*Objective*
Lines holding the string "degrees" are the ones to copy; find them all in the data.
START Provided material
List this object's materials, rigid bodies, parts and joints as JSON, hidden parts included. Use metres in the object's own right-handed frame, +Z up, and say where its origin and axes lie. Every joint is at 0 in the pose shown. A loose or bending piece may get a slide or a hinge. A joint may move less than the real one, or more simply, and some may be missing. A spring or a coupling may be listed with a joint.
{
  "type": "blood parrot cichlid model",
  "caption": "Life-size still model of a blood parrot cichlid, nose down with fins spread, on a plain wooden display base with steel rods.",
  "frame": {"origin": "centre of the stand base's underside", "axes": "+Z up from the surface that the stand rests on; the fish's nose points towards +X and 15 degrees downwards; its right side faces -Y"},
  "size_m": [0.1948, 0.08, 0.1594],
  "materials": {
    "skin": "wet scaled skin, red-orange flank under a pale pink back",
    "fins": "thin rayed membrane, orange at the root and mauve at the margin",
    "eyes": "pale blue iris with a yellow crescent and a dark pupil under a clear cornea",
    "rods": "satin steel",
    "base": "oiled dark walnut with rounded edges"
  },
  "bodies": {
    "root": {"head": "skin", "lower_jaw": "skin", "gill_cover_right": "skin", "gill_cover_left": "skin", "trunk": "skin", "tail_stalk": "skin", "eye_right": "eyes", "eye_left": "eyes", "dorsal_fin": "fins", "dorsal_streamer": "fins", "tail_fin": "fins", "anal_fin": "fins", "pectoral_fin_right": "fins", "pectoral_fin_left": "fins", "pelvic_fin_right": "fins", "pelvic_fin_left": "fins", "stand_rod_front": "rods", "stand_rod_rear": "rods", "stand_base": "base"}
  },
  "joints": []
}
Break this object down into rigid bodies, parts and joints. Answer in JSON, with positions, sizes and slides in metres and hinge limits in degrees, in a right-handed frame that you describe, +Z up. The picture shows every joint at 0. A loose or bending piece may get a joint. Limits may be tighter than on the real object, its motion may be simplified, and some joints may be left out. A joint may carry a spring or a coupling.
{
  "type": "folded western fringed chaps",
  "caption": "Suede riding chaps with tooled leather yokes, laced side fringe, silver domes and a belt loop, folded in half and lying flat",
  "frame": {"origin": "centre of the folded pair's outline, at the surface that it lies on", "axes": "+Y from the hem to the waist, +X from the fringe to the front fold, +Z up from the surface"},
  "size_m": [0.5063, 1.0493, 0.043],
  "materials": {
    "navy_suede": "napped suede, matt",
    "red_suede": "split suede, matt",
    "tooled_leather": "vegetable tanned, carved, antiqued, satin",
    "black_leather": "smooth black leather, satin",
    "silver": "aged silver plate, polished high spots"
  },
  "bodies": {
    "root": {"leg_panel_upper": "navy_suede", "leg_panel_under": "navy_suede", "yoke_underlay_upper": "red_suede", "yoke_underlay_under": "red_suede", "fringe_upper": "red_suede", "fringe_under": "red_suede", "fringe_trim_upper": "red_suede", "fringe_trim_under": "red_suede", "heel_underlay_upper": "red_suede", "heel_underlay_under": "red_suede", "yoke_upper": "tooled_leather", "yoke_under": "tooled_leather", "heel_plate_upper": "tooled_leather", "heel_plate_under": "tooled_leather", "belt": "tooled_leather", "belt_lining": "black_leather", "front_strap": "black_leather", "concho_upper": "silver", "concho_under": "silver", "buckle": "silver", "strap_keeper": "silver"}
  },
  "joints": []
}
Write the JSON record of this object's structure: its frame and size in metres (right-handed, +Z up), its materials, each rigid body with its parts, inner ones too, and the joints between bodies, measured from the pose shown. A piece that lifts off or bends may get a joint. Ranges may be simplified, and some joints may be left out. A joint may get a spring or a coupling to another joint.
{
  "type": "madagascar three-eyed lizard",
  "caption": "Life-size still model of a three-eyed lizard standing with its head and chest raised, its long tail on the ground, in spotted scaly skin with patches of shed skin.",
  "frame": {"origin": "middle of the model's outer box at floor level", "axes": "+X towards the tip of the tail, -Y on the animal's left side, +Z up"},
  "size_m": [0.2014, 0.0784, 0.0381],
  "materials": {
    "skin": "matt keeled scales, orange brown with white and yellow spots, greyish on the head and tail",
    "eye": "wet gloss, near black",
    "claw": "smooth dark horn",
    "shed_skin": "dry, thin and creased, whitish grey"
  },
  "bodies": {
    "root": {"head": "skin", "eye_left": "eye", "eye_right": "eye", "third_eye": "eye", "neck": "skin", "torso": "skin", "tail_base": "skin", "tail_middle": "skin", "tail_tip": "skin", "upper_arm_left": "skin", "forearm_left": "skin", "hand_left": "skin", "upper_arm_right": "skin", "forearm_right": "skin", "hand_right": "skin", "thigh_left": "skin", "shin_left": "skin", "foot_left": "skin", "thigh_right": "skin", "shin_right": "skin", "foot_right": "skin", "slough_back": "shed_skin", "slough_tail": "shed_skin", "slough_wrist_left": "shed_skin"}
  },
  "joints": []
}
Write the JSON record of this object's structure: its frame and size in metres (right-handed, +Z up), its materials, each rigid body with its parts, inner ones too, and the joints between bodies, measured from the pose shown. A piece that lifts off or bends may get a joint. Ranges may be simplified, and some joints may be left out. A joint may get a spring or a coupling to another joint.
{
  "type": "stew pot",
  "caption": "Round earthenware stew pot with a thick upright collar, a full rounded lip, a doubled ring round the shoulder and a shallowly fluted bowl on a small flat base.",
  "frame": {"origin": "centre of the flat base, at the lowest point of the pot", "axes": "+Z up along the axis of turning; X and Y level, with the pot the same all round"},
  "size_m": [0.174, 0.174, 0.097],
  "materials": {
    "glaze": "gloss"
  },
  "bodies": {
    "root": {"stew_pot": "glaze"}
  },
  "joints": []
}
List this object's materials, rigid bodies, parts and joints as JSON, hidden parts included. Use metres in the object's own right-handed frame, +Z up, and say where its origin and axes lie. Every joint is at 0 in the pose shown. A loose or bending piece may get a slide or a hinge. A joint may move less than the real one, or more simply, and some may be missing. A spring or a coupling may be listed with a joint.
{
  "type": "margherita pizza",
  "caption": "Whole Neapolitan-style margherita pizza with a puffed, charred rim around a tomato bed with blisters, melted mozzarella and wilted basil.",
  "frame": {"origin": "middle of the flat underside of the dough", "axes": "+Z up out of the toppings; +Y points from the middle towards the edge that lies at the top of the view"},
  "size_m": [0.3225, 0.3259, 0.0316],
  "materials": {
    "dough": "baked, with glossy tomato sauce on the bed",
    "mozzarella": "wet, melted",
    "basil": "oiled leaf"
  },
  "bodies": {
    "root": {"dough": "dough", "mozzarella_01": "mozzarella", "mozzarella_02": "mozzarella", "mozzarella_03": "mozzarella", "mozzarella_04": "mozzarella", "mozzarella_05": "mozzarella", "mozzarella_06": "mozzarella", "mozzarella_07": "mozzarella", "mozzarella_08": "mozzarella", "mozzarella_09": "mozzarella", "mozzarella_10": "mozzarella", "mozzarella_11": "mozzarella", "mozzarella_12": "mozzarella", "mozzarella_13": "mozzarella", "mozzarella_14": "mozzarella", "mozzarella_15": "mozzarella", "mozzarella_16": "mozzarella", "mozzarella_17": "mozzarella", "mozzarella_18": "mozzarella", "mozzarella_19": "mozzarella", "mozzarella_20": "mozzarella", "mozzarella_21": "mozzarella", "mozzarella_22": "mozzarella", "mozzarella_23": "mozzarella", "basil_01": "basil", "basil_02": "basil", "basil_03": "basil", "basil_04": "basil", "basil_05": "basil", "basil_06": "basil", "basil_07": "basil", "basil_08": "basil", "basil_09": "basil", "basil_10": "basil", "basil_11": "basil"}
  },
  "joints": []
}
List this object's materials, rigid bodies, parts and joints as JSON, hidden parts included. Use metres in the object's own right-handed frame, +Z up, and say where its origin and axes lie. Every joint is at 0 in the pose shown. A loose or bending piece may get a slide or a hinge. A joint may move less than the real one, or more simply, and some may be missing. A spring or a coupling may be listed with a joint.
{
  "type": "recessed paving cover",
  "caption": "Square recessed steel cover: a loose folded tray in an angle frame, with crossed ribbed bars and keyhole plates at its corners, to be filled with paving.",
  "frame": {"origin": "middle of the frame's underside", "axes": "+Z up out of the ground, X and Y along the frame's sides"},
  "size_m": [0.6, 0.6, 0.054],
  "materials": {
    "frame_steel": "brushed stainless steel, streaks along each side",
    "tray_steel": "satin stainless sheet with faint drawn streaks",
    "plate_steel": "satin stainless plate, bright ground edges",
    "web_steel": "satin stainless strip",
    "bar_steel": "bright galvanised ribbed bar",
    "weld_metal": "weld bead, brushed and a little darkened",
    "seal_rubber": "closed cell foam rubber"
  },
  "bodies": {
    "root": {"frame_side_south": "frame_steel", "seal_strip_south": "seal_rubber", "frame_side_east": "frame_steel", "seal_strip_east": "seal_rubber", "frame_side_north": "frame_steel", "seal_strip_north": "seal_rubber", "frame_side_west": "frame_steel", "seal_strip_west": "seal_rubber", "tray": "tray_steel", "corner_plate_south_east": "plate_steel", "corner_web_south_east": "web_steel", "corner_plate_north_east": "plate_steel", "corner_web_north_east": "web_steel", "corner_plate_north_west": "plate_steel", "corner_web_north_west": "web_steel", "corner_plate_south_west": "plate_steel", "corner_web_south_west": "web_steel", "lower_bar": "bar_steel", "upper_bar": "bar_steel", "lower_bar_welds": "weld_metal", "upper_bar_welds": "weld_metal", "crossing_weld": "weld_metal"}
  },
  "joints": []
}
END Provided material
*Output of the task*
  "frame": {"origin": "centre of the stand base's underside", "axes": "+Z up from the surface that the stand rests on; the fish's nose points towards +X and 15 degrees downwards; its right side faces -Y"},
Break this object down into rigid bodies, parts and joints. Answer in JSON, with positions, sizes and slides in metres and hinge limits in degrees, in a right-handed frame that you describe, +Z up. The picture shows every joint at 0. A loose or bending piece may get a joint. Limits may be tighter than on the real object, its motion may be simplified, and some joints may be left out. A joint may carry a spring or a coupling.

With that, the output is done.